## MATERIAL
★ ★ ★

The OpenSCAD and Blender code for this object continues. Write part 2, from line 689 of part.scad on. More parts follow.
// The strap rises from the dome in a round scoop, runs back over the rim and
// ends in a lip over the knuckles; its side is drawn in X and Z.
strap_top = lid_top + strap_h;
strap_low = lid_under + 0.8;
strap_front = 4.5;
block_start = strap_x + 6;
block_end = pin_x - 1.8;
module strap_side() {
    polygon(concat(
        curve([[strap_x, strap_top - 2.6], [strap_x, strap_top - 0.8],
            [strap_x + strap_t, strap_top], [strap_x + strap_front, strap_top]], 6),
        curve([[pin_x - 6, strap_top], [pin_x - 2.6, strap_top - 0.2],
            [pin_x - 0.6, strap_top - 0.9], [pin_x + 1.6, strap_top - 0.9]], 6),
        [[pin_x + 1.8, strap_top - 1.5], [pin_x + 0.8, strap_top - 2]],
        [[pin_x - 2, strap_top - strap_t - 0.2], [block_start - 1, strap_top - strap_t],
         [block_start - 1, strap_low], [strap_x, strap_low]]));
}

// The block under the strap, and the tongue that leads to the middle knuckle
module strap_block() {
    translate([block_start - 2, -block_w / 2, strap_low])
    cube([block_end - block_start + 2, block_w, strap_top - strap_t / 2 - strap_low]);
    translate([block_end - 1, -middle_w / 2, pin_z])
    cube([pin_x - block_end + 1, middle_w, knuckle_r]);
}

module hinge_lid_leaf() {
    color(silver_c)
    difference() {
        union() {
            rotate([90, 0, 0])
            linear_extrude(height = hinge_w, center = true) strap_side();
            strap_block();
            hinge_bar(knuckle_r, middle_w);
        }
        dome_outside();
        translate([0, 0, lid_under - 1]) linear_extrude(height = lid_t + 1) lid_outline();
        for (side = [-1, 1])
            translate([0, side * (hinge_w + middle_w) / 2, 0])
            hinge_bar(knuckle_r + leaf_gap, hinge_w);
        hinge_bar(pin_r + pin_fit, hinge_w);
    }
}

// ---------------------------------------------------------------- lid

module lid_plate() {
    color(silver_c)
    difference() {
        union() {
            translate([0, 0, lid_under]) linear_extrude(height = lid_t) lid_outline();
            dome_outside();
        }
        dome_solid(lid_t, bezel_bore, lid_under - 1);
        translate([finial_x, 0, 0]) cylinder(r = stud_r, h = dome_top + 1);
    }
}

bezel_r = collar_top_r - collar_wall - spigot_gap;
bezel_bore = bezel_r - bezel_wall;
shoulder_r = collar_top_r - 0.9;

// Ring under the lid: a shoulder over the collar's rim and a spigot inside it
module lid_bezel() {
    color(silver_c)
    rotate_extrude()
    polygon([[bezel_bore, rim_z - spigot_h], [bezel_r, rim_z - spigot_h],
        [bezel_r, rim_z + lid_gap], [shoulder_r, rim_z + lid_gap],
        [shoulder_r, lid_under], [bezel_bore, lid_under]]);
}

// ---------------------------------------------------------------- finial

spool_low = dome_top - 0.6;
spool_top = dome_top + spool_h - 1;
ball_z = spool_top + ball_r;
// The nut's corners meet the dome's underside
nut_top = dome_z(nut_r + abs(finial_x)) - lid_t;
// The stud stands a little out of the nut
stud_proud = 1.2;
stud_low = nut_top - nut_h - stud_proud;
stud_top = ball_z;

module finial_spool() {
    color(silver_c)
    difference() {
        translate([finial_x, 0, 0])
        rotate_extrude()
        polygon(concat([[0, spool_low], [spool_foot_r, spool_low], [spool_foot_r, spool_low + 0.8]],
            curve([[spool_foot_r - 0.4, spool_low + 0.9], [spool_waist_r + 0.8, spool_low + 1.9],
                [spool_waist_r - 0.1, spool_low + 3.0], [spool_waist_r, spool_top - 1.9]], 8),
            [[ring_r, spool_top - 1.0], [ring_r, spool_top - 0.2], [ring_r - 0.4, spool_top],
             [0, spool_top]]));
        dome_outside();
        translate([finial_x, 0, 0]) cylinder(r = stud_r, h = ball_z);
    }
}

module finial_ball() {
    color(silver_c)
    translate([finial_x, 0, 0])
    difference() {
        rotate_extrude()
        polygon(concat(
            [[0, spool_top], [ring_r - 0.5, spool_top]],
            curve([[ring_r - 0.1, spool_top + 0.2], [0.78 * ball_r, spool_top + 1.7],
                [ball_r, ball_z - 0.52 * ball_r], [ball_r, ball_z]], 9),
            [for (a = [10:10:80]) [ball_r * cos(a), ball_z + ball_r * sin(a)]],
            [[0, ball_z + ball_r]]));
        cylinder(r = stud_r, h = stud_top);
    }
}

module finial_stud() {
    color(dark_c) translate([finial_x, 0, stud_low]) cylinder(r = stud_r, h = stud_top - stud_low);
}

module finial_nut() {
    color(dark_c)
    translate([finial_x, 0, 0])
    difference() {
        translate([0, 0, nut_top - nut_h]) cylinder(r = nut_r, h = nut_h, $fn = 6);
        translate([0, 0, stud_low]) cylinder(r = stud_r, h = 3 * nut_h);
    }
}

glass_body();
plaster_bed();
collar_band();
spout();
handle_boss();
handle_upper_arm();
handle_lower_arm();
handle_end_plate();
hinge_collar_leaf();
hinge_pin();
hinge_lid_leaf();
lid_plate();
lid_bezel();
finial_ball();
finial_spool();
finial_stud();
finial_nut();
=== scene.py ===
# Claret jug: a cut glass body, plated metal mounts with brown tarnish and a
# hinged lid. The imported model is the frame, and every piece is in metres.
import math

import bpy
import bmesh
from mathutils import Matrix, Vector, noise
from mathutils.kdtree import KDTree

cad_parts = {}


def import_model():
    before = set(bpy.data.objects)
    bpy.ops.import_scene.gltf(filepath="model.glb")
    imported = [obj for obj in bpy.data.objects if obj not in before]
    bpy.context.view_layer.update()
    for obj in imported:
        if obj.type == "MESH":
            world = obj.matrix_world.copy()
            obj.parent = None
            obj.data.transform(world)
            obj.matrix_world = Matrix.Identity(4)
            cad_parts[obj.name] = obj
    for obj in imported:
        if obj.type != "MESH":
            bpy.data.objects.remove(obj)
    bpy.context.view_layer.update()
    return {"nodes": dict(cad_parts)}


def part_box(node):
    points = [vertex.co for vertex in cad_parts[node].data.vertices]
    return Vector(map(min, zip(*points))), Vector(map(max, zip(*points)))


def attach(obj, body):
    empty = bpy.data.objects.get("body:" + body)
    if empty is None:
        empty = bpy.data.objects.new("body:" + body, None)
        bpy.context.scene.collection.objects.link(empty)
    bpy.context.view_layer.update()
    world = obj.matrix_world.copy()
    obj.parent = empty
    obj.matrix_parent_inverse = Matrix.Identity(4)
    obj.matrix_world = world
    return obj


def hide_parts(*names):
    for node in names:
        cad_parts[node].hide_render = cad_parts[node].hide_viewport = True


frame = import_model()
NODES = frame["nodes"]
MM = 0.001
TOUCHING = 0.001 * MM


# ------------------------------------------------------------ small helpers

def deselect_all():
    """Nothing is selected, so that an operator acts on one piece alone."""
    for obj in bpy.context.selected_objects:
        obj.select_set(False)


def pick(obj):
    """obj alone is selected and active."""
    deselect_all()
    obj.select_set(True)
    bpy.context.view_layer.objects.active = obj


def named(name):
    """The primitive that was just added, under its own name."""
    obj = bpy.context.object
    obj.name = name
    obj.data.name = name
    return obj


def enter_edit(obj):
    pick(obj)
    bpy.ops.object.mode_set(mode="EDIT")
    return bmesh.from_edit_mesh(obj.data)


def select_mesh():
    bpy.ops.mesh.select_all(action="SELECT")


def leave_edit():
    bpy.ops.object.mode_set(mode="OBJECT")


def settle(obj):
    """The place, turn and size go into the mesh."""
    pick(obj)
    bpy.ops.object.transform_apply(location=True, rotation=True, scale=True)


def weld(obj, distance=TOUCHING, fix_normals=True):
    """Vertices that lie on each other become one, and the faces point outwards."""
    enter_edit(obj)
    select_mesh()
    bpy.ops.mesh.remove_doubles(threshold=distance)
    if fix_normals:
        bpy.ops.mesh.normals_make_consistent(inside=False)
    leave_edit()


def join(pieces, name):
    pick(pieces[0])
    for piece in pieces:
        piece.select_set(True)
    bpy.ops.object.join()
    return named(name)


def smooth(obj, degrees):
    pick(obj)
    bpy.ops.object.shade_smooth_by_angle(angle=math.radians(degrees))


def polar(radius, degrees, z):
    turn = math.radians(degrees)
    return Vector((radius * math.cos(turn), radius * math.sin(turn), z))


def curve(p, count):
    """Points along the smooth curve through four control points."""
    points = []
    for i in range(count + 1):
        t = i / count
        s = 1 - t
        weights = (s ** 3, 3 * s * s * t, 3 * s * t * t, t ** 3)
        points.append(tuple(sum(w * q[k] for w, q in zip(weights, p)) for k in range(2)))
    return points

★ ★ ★

## TO DO
Retype, exactly and in full, the lines above from the one containing "glass_body();" through the one containing "for node in".

## TASK OUTPUT
glass_body();
plaster_bed();
collar_band();
spout();
handle_boss();
handle_upper_arm();
handle_lower_arm();
handle_end_plate();
hinge_collar_leaf();
hinge_pin();
hinge_lid_leaf();
lid_plate();
lid_bezel();
finial_ball();
finial_spool();
finial_stud();
finial_nut();
=== scene.py ===
# Claret jug: a cut glass body, plated metal mounts with brown tarnish and a
# hinged lid. The imported model is the frame, and every piece is in metres.
import math

import bpy
import bmesh
from mathutils import Matrix, Vector, noise
from mathutils.kdtree import KDTree

cad_parts = {}


def import_model():
    before = set(bpy.data.objects)
    bpy.ops.import_scene.gltf(filepath="model.glb")
    imported = [obj for obj in bpy.data.objects if obj not in before]
    bpy.context.view_layer.update()
    for obj in imported:
        if obj.type == "MESH":
            world = obj.matrix_world.copy()
            obj.parent = None
            obj.data.transform(world)
            obj.matrix_world = Matrix.Identity(4)
            cad_parts[obj.name] = obj
    for obj in imported:
        if obj.type != "MESH":
            bpy.data.objects.remove(obj)
    bpy.context.view_layer.update()
    return {"nodes": dict(cad_parts)}


def part_box(node):
    points = [vertex.co for vertex in cad_parts[node].data.vertices]
    return Vector(map(min, zip(*points))), Vector(map(max, zip(*points)))


def attach(obj, body):
    empty = bpy.data.objects.get("body:" + body)
    if empty is None:
        empty = bpy.data.objects.new("body:" + body, None)
        bpy.context.scene.collection.objects.link(empty)
    bpy.context.view_layer.update()
    world = obj.matrix_world.copy()
    obj.parent = empty
    obj.matrix_parent_inverse = Matrix.Identity(4)
    obj.matrix_world = world
    return obj


def hide_parts(*names):
    for node in names:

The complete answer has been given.